## Begin Task input
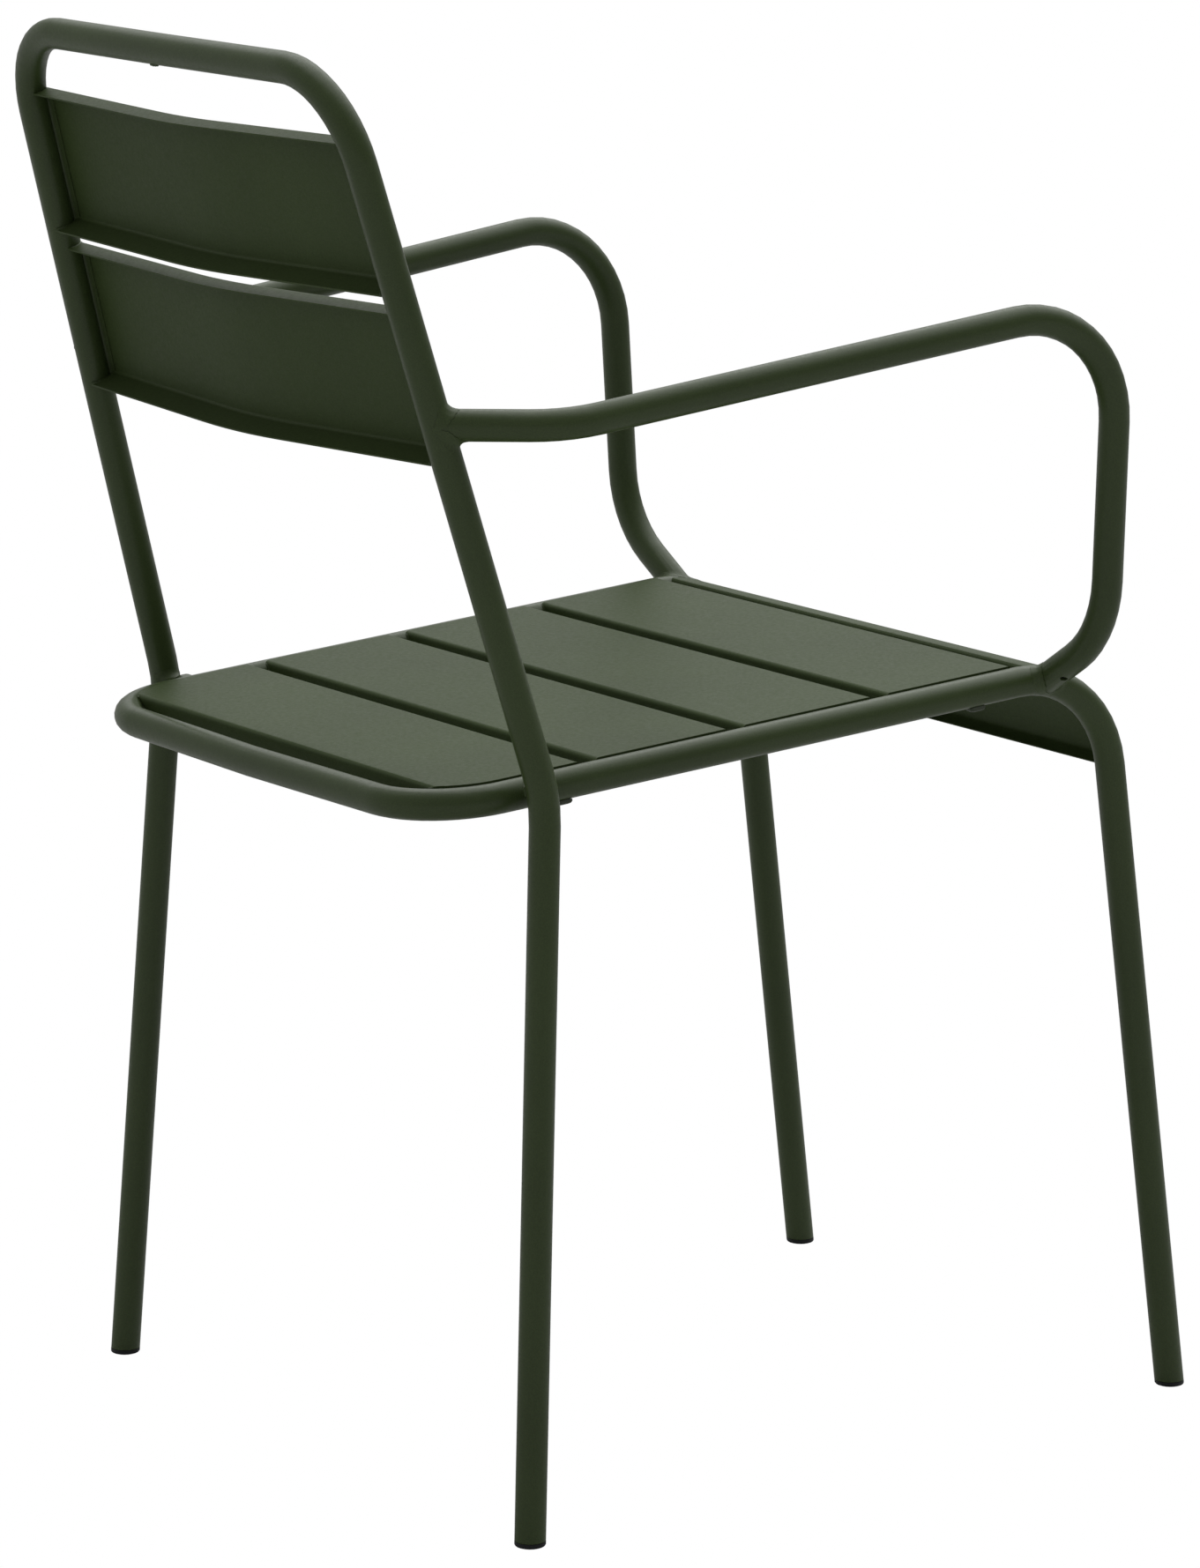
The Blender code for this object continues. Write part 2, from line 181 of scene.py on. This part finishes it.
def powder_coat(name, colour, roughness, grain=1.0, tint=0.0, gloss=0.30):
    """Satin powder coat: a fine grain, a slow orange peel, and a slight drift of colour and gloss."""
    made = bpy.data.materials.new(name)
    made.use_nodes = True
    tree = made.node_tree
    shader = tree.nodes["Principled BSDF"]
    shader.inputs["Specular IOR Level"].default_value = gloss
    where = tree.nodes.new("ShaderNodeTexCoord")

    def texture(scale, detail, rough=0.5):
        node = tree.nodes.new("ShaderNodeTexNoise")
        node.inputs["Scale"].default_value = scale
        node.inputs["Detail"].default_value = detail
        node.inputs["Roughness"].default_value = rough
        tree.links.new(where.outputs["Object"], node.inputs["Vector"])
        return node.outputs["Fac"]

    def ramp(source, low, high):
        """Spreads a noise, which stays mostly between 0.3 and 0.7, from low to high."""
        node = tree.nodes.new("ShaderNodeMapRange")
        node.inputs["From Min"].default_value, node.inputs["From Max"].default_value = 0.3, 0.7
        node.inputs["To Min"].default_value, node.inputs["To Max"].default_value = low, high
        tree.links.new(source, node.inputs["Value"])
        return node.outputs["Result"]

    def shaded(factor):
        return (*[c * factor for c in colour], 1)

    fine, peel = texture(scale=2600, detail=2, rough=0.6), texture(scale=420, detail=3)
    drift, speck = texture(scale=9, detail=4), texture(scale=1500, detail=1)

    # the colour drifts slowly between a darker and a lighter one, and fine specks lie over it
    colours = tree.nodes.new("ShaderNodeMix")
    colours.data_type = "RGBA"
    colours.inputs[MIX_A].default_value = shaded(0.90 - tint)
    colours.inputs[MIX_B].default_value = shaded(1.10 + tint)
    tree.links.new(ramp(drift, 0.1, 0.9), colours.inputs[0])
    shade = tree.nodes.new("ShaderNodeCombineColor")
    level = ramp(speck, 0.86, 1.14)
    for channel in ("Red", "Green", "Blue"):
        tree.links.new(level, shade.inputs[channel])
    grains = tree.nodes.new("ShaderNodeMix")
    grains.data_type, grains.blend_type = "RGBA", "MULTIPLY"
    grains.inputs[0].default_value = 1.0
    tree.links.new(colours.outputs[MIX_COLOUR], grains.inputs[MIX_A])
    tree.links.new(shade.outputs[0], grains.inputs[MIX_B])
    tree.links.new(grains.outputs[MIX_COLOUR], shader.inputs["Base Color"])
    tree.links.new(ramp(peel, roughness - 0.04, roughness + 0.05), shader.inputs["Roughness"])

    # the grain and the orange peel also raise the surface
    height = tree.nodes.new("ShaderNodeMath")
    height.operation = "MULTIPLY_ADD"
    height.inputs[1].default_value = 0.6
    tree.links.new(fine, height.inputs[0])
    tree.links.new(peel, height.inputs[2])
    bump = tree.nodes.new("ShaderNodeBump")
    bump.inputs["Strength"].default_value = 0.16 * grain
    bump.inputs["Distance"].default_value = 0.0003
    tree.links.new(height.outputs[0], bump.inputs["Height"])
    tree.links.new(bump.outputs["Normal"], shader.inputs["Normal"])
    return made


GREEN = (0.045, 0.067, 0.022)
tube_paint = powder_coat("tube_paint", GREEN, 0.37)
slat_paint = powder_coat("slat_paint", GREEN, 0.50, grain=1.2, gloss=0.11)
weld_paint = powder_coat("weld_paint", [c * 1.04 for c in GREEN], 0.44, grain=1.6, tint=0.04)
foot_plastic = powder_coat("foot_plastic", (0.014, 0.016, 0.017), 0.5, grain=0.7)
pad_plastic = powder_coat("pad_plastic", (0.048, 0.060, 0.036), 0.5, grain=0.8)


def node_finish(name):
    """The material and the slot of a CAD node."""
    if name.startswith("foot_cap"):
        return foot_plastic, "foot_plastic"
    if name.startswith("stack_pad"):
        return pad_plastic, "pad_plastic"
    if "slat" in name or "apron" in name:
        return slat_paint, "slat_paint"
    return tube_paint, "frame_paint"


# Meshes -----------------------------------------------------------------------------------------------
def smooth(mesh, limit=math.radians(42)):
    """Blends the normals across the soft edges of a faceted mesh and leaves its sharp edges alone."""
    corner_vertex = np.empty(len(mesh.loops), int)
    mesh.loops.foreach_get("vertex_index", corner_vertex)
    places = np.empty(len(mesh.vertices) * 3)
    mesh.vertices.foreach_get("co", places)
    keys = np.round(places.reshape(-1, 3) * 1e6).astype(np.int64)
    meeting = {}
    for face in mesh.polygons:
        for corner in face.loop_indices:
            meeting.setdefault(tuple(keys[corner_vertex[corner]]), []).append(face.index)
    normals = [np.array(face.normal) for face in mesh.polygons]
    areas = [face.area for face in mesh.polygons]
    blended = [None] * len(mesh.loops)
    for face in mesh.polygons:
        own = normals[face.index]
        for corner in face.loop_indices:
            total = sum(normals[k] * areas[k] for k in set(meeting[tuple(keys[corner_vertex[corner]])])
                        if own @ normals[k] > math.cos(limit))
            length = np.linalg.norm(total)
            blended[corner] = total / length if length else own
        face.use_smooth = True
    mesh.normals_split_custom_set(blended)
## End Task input
## Begin Task input
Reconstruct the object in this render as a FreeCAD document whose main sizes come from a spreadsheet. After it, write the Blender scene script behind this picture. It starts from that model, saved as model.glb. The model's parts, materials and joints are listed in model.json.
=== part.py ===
## End Task input
* [Required task] Nothing beyond the required lines should be retyped: start with the line that contains "The Blender code" and finish with the line that contains "detail=4), texture(scale=1500, detail=1)".

* [Answer to the task]
The Blender code for this object continues. Write part 2, from line 181 of scene.py on. This part finishes it.
def powder_coat(name, colour, roughness, grain=1.0, tint=0.0, gloss=0.30):
    """Satin powder coat: a fine grain, a slow orange peel, and a slight drift of colour and gloss."""
    made = bpy.data.materials.new(name)
    made.use_nodes = True
    tree = made.node_tree
    shader = tree.nodes["Principled BSDF"]
    shader.inputs["Specular IOR Level"].default_value = gloss
    where = tree.nodes.new("ShaderNodeTexCoord")

    def texture(scale, detail, rough=0.5):
        node = tree.nodes.new("ShaderNodeTexNoise")
        node.inputs["Scale"].default_value = scale
        node.inputs["Detail"].default_value = detail
        node.inputs["Roughness"].default_value = rough
        tree.links.new(where.outputs["Object"], node.inputs["Vector"])
        return node.outputs["Fac"]

    def ramp(source, low, high):
        """Spreads a noise, which stays mostly between 0.3 and 0.7, from low to high."""
        node = tree.nodes.new("ShaderNodeMapRange")
        node.inputs["From Min"].default_value, node.inputs["From Max"].default_value = 0.3, 0.7
        node.inputs["To Min"].default_value, node.inputs["To Max"].default_value = low, high
        tree.links.new(source, node.inputs["Value"])
        return node.outputs["Result"]

    def shaded(factor):
        return (*[c * factor for c in colour], 1)

    fine, peel = texture(scale=2600, detail=2, rough=0.6), texture(scale=420, detail=3)
    drift, speck = texture(scale=9, detail=4), texture(scale=1500, detail=1)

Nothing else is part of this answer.